Where do you see the Norwegian film industry heading in the future?
We’re a small film industry in a small country where most of us know or know of each other. I think that’s a strength; there’s a real sense of community.
A more complex thing is that we are dependent on state/soft money-funding for our productions. On one hand that can sometimes lead to more adventurous, less obviously commercial projects getting off the ground. On the other hand, there’s a very limited pool of money and a long queue of good directors with good projects that may never see a green light.
The input of the audiences gives you a better understanding of your tools as a filmmaker.
I find it difficult to predict the future and how this situation might change, but I hope there’s a way to reach an even bigger global audience with Norwegian language films, that the current government is replaced with a more culture friendly one and that the various streaming services produce more local content.

As someone who’s worked on a variety of TV commercials, what’s been your experience when it comes to the pitching process for commissions?
The ad-world is quite a different place. In general, you work with the production companies that represent you, they find the potential work and then you pitch your take on the agency’s idea.

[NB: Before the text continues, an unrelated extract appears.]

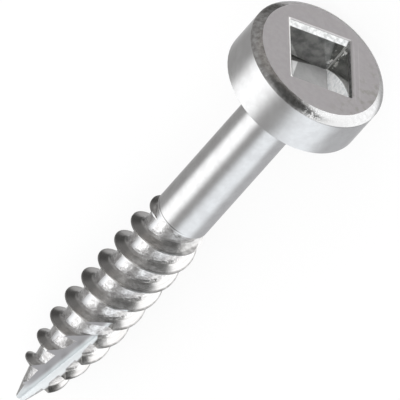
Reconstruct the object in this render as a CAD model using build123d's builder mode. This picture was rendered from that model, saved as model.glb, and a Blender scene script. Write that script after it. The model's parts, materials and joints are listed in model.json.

That part of it can be a bit of a lottery.
On a commercial shoot, the client has their own monitor and are free to discuss your direction. That’s the game and at the end of the day, it’s not your film. That said: I find real pleasure in being onset and practising the craft.
What’s next in the wondrous world of Jakob Rørvik’s filmmaking?
I’m in development on two features and a drama series, all of which I’ve written. I also have a new short film that’s been financed and that I’m shooting next year. I think the particular mix of drama and comedy that you find in Nothing Ever Really Ends is something that you’ll also find in several of these projects. I tend to view life that way – seriously, but always with a laugh.